#### [What you will do]
Tally the lines holding the word "overall" and state the count by itself.

═══ Input material ═══

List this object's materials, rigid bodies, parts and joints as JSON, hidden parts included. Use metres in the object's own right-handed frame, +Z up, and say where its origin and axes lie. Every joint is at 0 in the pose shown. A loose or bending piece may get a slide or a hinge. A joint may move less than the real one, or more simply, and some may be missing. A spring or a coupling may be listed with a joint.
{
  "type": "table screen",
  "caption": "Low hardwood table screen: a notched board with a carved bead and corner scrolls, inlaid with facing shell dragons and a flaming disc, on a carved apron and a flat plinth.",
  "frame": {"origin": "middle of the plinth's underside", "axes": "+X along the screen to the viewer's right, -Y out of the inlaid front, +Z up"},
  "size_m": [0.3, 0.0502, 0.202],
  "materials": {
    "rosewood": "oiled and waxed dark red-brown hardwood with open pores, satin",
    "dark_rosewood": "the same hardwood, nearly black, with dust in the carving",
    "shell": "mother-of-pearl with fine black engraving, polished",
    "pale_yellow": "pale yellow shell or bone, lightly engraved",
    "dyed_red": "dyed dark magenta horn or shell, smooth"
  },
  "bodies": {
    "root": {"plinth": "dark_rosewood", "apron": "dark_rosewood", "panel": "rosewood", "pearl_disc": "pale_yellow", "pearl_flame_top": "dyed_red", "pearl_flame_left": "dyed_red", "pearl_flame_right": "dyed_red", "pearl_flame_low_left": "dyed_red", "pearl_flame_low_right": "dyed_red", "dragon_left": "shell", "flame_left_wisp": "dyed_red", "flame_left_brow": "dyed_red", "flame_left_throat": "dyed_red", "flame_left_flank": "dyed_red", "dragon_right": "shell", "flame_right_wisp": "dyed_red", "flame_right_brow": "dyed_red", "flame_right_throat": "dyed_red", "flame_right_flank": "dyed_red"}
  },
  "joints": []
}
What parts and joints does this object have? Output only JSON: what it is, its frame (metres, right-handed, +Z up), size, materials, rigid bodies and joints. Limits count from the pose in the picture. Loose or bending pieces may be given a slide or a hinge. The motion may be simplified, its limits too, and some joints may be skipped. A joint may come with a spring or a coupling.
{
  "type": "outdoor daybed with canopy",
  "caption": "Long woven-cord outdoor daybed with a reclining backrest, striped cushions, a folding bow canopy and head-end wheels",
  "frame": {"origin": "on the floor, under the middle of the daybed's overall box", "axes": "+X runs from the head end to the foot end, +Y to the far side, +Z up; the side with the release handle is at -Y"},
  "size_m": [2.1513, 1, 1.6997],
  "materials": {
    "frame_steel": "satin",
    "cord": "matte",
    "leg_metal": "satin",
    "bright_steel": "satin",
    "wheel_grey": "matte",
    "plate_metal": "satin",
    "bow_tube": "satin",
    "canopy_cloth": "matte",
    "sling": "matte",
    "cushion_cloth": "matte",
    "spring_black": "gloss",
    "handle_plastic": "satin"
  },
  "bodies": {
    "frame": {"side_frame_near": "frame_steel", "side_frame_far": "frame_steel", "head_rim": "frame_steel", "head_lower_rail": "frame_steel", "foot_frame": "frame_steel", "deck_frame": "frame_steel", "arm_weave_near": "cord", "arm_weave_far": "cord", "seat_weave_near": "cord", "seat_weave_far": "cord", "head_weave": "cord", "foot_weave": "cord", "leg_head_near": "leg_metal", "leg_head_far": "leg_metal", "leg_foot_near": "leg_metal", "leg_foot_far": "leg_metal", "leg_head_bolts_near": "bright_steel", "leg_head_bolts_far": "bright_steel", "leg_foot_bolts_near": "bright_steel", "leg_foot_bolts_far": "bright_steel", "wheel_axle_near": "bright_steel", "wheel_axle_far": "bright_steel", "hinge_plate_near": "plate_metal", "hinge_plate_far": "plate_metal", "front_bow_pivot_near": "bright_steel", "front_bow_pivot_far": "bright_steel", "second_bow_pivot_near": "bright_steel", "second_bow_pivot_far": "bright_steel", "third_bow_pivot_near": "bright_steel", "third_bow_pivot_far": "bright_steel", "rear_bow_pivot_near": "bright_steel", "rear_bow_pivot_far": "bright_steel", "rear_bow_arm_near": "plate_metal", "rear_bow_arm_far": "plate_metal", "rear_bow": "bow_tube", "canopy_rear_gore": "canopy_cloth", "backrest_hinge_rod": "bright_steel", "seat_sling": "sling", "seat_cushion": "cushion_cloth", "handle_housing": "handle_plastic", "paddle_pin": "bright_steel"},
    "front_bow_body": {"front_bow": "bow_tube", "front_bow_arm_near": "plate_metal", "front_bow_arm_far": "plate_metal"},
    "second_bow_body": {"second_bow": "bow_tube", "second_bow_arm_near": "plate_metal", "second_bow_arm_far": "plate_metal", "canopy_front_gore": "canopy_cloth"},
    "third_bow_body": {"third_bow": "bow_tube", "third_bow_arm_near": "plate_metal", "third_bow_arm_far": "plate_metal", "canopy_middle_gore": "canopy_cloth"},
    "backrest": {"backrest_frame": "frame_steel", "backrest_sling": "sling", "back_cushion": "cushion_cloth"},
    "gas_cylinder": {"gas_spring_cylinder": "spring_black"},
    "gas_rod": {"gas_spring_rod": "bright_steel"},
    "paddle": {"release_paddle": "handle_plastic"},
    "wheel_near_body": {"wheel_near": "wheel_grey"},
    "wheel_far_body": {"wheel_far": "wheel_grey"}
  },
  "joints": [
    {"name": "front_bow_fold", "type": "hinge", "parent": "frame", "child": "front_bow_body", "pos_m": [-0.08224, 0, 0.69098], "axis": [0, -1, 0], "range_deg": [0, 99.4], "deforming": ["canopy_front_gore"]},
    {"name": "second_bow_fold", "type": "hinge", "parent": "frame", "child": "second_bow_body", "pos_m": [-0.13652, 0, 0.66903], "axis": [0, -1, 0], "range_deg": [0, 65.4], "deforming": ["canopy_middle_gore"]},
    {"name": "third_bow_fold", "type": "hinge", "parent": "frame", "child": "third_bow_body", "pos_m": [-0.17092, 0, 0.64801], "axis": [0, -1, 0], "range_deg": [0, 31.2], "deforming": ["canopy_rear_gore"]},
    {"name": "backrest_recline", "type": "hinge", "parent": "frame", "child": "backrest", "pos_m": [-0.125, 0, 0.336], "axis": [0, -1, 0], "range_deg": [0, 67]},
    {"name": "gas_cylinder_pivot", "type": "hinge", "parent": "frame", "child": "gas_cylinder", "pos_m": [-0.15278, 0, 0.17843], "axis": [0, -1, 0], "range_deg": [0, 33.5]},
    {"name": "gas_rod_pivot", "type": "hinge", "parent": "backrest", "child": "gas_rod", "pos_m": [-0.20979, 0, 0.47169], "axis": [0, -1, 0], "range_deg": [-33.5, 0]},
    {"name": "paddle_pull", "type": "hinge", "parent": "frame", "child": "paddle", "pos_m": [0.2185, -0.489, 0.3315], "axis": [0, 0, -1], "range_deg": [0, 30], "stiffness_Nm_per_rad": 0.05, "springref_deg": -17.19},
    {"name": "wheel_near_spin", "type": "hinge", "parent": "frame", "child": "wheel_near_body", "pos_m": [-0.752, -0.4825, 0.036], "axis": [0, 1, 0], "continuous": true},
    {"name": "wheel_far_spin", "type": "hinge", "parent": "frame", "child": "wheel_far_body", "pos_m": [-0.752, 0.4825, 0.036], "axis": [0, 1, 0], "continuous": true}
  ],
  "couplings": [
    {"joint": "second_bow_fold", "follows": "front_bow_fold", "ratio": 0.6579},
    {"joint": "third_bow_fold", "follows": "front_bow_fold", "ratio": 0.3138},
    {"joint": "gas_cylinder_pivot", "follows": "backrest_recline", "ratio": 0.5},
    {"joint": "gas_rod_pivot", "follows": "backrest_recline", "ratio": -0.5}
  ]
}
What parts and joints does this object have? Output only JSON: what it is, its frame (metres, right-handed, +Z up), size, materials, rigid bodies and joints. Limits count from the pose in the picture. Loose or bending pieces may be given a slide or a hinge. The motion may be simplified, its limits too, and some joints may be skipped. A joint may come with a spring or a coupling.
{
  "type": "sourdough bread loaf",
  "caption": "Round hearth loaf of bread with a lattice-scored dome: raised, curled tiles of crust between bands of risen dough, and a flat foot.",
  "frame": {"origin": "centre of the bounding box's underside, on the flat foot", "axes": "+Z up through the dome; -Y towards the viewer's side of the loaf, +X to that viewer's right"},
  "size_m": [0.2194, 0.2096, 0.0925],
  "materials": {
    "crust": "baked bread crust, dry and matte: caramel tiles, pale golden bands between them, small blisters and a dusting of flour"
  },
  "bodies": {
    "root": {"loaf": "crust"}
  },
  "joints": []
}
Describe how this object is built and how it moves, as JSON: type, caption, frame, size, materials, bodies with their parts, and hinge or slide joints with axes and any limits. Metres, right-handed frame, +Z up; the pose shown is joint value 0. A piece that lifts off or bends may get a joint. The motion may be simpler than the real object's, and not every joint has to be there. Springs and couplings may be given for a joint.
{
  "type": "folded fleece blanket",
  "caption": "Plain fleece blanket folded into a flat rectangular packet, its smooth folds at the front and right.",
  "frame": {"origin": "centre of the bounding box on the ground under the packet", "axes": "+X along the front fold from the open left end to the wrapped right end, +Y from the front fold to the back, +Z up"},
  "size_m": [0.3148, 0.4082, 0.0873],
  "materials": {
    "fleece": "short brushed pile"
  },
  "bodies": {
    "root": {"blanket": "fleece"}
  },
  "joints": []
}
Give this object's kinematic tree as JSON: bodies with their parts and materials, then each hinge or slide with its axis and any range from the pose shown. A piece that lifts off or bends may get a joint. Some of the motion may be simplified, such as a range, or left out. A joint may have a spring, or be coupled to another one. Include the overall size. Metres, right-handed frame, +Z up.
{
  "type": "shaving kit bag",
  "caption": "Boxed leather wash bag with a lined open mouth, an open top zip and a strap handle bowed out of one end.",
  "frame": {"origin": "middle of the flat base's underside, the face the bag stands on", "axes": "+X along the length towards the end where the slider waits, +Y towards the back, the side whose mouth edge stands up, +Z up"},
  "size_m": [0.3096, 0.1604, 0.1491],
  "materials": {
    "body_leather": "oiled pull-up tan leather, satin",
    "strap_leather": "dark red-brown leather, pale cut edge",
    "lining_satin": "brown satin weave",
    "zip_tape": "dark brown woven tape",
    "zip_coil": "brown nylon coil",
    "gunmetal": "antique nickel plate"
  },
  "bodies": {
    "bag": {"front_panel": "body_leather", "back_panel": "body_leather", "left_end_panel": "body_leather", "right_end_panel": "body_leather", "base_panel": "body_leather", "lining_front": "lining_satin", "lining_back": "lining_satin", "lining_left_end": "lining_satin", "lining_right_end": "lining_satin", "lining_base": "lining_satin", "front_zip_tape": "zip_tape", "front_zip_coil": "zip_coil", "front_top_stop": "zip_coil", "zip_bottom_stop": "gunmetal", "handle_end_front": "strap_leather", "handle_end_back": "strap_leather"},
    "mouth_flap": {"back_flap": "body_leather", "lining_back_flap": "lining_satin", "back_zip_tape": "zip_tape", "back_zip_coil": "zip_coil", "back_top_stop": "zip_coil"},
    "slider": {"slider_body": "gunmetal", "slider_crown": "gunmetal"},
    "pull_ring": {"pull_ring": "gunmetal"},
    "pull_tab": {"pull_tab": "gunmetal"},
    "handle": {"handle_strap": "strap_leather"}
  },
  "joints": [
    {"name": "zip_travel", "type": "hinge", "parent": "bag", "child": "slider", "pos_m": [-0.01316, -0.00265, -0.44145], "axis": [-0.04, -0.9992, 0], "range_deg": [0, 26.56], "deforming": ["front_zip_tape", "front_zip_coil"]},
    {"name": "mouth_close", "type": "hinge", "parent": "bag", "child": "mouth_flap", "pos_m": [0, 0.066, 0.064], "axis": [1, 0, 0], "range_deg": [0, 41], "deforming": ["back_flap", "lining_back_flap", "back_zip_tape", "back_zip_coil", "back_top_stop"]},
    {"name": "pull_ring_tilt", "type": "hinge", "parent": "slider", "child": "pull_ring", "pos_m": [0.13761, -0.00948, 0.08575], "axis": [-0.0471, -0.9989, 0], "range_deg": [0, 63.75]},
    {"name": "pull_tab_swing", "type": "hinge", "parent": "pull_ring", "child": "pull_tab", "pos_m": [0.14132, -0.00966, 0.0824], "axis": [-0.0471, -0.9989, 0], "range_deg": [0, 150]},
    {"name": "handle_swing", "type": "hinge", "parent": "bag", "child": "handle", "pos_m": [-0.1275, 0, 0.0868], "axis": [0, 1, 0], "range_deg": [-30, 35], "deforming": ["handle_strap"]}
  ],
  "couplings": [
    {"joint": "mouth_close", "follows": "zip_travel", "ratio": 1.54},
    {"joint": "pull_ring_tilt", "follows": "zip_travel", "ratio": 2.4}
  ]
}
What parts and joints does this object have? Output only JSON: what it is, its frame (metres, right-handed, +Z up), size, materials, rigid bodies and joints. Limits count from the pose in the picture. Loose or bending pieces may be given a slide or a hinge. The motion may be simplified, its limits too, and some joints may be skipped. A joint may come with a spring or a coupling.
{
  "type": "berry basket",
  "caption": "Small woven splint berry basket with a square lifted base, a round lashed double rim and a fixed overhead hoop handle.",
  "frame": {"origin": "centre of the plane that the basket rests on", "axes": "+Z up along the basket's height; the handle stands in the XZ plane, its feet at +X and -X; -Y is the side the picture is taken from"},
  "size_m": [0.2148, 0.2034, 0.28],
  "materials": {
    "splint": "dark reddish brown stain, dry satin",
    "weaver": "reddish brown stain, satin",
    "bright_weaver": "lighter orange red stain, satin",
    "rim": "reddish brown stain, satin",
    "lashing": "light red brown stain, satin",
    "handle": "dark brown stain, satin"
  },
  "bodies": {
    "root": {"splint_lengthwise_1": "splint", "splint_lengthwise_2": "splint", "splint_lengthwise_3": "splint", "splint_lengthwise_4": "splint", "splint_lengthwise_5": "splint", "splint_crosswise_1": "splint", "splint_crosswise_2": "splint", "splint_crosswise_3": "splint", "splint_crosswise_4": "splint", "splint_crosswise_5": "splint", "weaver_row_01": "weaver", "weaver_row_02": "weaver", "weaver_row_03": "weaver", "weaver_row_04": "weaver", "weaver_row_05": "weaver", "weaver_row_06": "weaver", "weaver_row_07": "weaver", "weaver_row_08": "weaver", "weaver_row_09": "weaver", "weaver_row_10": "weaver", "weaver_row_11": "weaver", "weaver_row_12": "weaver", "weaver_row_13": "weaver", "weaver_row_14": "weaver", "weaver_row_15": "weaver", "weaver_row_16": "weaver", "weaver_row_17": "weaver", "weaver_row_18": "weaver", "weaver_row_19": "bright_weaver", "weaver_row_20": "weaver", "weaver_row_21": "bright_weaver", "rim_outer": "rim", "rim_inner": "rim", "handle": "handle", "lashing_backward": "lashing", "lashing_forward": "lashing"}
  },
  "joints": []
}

═══

#### [Solution to this problem]
2